I should also mention I was informed a few days ago at en:Module talk:Wd#References mapping that |website= (in citation templates) "should only get the domain name when the source is best known by that name". Citoid always chooses to fill this parameter, even when it can't discern a human readable website name and falls back on the first part of the URL (which is often). Apparently this behaviour is not desirable in general.

Folly Mox (talkcontribs)
Folly Mox (talkcontribs)

Does Citoid do any error checking its values? It's not immediately clear where to find the source code, but it's pretty clear the user scripts downstream of Citoid don't double check it, so we get silly things like a perfectly formatted citation to a 404 page, or numeric data in an author name field. I understand that the parsing issues themselves stem from Zotero, but if basic error checking could be performed in-house, it could cut down on the amount of bogus citations added by good faith editors not cautious enough to double check script output.

Mvolz (WMF) (talkcontribs)

There is various error checking, for instance we check if a website sends a 404 page not found status code.

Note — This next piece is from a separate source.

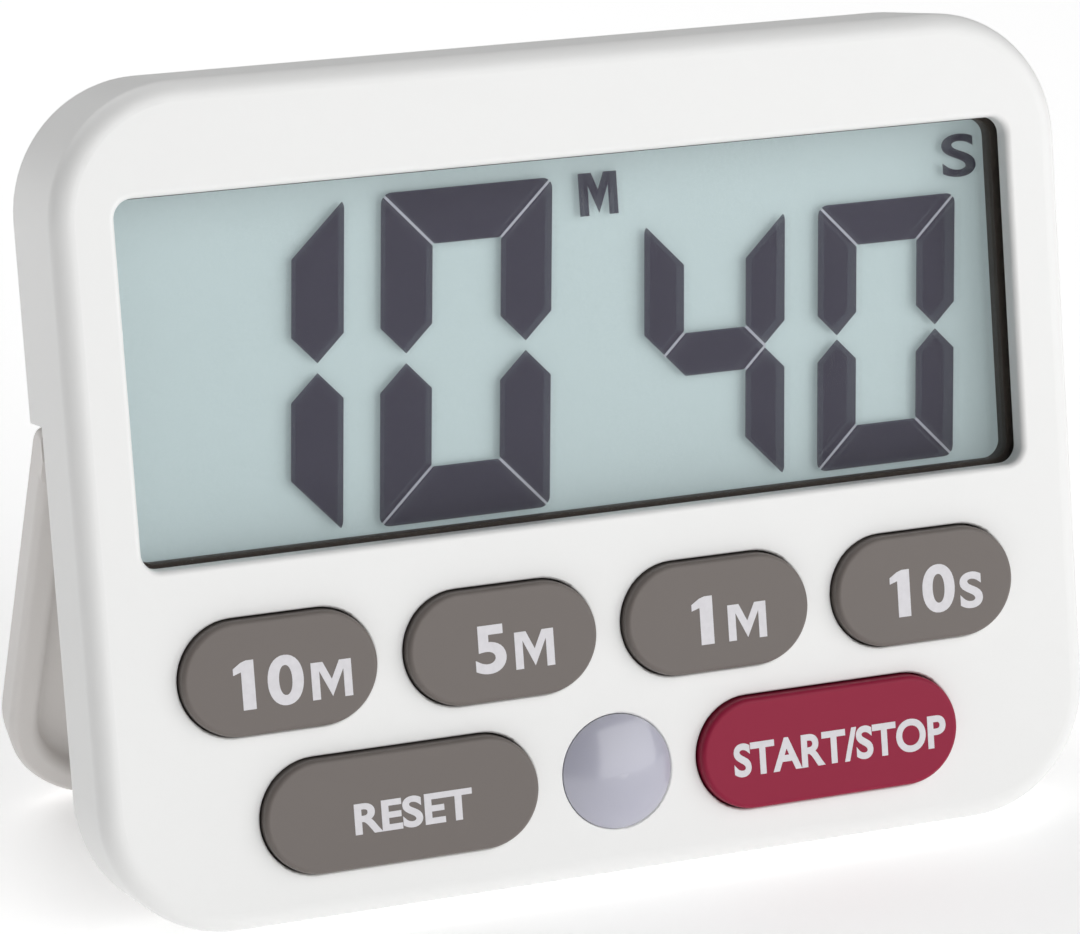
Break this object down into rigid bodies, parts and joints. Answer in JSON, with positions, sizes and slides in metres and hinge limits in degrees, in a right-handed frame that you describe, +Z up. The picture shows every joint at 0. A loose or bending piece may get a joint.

However, unfortunately occasionally websites don't always comply with W3C standards and do silly things like report a 200 page OK status code and then in text write 404.

Folly Mox (talkcontribs)

Well, I guess it's fair that websites should probably follow standards and return 404 codes for their 404 pages, but since many of them don't, do you think it would be possible to check for "404", "page not found", "page does not exist", "we're sorry" etc. in the |title= parameter? An ounce of prevention saving a pound of cure, and all that.

I'm minded to return to this subtopic specifically because I thought another title nearly universally indicating a failed reference is "is for sale", which is what typically shows up when a site has been usurped by a domain squatter.